____ Source data

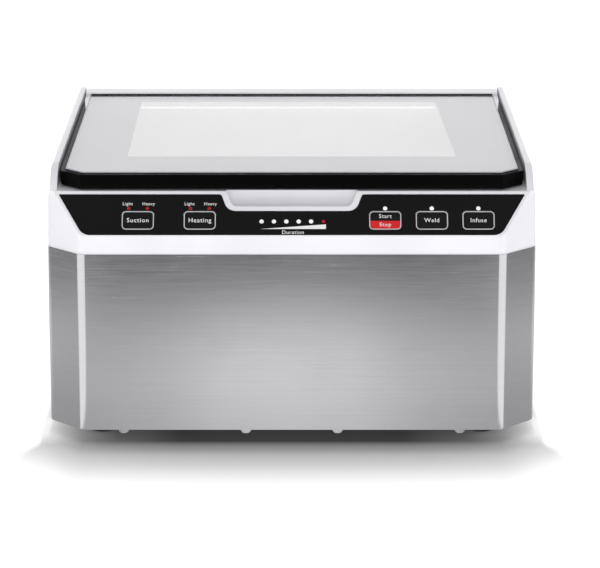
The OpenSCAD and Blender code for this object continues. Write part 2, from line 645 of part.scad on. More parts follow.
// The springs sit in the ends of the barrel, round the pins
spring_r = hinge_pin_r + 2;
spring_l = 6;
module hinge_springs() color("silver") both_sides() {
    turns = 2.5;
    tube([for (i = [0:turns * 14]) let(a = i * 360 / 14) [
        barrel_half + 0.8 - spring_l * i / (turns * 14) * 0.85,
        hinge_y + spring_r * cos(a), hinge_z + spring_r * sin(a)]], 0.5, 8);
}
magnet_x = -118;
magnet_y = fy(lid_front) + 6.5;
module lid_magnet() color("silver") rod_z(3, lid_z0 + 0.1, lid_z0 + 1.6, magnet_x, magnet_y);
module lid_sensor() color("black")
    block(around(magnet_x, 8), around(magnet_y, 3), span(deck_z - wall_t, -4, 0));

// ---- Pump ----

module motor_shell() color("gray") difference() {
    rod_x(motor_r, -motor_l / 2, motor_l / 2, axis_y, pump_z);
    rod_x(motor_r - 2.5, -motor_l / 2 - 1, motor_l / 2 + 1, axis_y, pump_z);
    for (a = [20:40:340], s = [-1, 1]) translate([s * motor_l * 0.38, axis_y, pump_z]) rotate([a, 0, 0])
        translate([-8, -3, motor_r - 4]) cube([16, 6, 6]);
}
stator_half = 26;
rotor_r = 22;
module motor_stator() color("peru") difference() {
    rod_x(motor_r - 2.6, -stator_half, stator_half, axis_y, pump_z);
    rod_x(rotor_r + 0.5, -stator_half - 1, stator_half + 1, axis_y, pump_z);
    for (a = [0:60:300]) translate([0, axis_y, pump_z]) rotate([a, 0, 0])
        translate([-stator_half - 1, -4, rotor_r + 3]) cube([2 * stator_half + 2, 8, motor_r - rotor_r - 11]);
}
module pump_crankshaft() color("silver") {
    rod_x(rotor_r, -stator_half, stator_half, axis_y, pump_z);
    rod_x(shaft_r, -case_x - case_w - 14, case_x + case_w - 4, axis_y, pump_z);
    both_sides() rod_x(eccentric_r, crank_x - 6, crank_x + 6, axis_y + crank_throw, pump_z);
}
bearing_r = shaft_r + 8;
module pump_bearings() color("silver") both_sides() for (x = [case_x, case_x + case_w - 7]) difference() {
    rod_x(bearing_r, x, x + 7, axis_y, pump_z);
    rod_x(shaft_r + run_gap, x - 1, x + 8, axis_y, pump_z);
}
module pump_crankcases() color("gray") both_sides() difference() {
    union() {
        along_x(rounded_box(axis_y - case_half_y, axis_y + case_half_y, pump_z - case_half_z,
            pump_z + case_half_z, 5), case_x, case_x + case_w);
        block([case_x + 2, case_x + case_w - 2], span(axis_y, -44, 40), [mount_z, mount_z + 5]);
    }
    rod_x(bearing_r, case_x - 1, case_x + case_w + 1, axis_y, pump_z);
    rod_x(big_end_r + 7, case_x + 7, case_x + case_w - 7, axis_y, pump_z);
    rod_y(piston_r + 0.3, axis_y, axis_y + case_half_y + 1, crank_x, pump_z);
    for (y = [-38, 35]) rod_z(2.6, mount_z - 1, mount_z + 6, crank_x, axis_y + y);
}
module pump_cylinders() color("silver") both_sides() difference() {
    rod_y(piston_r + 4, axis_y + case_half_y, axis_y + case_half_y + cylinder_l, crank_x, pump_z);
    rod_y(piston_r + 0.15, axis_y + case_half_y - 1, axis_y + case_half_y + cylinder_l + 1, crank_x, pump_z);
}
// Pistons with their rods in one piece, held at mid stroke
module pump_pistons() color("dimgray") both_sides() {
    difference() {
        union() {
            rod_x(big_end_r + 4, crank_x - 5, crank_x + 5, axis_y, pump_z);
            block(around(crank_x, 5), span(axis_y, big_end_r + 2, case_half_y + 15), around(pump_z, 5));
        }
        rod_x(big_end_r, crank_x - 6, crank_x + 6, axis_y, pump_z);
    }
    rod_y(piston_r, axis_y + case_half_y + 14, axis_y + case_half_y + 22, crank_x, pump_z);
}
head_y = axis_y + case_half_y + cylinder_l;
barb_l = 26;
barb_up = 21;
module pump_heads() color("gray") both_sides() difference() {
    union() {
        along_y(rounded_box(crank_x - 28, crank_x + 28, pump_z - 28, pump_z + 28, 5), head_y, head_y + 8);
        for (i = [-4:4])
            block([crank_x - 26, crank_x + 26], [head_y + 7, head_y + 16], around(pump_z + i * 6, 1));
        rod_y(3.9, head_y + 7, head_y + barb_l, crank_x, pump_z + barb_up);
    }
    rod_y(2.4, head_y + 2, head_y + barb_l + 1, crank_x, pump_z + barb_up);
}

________

_Problem description_
Using the listing above, reproduce each line without omission.

_Exercise result_
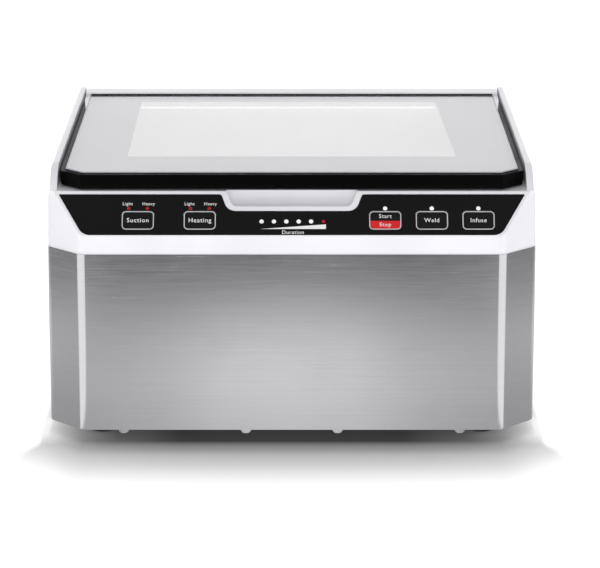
The OpenSCAD and Blender code for this object continues. Write part 2, from line 645 of part.scad on. More parts follow.
// The springs sit in the ends of the barrel, round the pins
spring_r = hinge_pin_r + 2;
spring_l = 6;
module hinge_springs() color("silver") both_sides() {
    turns = 2.5;
    tube([for (i = [0:turns * 14]) let(a = i * 360 / 14) [
        barrel_half + 0.8 - spring_l * i / (turns * 14) * 0.85,
        hinge_y + spring_r * cos(a), hinge_z + spring_r * sin(a)]], 0.5, 8);
}
magnet_x = -118;
magnet_y = fy(lid_front) + 6.5;
module lid_magnet() color("silver") rod_z(3, lid_z0 + 0.1, lid_z0 + 1.6, magnet_x, magnet_y);
module lid_sensor() color("black")
    block(around(magnet_x, 8), around(magnet_y, 3), span(deck_z - wall_t, -4, 0));

// ---- Pump ----

module motor_shell() color("gray") difference() {
    rod_x(motor_r, -motor_l / 2, motor_l / 2, axis_y, pump_z);
    rod_x(motor_r - 2.5, -motor_l / 2 - 1, motor_l / 2 + 1, axis_y, pump_z);
    for (a = [20:40:340], s = [-1, 1]) translate([s * motor_l * 0.38, axis_y, pump_z]) rotate([a, 0, 0])
        translate([-8, -3, motor_r - 4]) cube([16, 6, 6]);
}
stator_half = 26;
rotor_r = 22;
module motor_stator() color("peru") difference() {
    rod_x(motor_r - 2.6, -stator_half, stator_half, axis_y, pump_z);
    rod_x(rotor_r + 0.5, -stator_half - 1, stator_half + 1, axis_y, pump_z);
    for (a = [0:60:300]) translate([0, axis_y, pump_z]) rotate([a, 0, 0])
        translate([-stator_half - 1, -4, rotor_r + 3]) cube([2 * stator_half + 2, 8, motor_r - rotor_r - 11]);
}
module pump_crankshaft() color("silver") {
    rod_x(rotor_r, -stator_half, stator_half, axis_y, pump_z);
    rod_x(shaft_r, -case_x - case_w - 14, case_x + case_w - 4, axis_y, pump_z);
    both_sides() rod_x(eccentric_r, crank_x - 6, crank_x + 6, axis_y + crank_throw, pump_z);
}
bearing_r = shaft_r + 8;
module pump_bearings() color("silver") both_sides() for (x = [case_x, case_x + case_w - 7]) difference() {
    rod_x(bearing_r, x, x + 7, axis_y, pump_z);
    rod_x(shaft_r + run_gap, x - 1, x + 8, axis_y, pump_z);
}
module pump_crankcases() color("gray") both_sides() difference() {
    union() {
        along_x(rounded_box(axis_y - case_half_y, axis_y + case_half_y, pump_z - case_half_z,
            pump_z + case_half_z, 5), case_x, case_x + case_w);
        block([case_x + 2, case_x + case_w - 2], span(axis_y, -44, 40), [mount_z, mount_z + 5]);
    }
    rod_x(bearing_r, case_x - 1, case_x + case_w + 1, axis_y, pump_z);
    rod_x(big_end_r + 7, case_x + 7, case_x + case_w - 7, axis_y, pump_z);
    rod_y(piston_r + 0.3, axis_y, axis_y + case_half_y + 1, crank_x, pump_z);
    for (y = [-38, 35]) rod_z(2.6, mount_z - 1, mount_z + 6, crank_x, axis_y + y);
}
module pump_cylinders() color("silver") both_sides() difference() {
    rod_y(piston_r + 4, axis_y + case_half_y, axis_y + case_half_y + cylinder_l, crank_x, pump_z);
    rod_y(piston_r + 0.15, axis_y + case_half_y - 1, axis_y + case_half_y + cylinder_l + 1, crank_x, pump_z);
}
// Pistons with their rods in one piece, held at mid stroke
module pump_pistons() color("dimgray") both_sides() {
    difference() {
        union() {
            rod_x(big_end_r + 4, crank_x - 5, crank_x + 5, axis_y, pump_z);
            block(around(crank_x, 5), span(axis_y, big_end_r + 2, case_half_y + 15), around(pump_z, 5));
        }
        rod_x(big_end_r, crank_x - 6, crank_x + 6, axis_y, pump_z);
    }
    rod_y(piston_r, axis_y + case_half_y + 14, axis_y + case_half_y + 22, crank_x, pump_z);
}
head_y = axis_y + case_half_y + cylinder_l;
barb_l = 26;
barb_up = 21;
module pump_heads() color("gray") both_sides() difference() {
    union() {
        along_y(rounded_box(crank_x - 28, crank_x + 28, pump_z - 28, pump_z + 28, 5), head_y, head_y + 8);
        for (i = [-4:4])
            block([crank_x - 26, crank_x + 26], [head_y + 7, head_y + 16], around(pump_z + i * 6, 1));
        rod_y(3.9, head_y + 7, head_y + barb_l, crank_x, pump_z + barb_up);
    }
    rod_y(2.4, head_y + 2, head_y + barb_l + 1, crank_x, pump_z + barb_up);
}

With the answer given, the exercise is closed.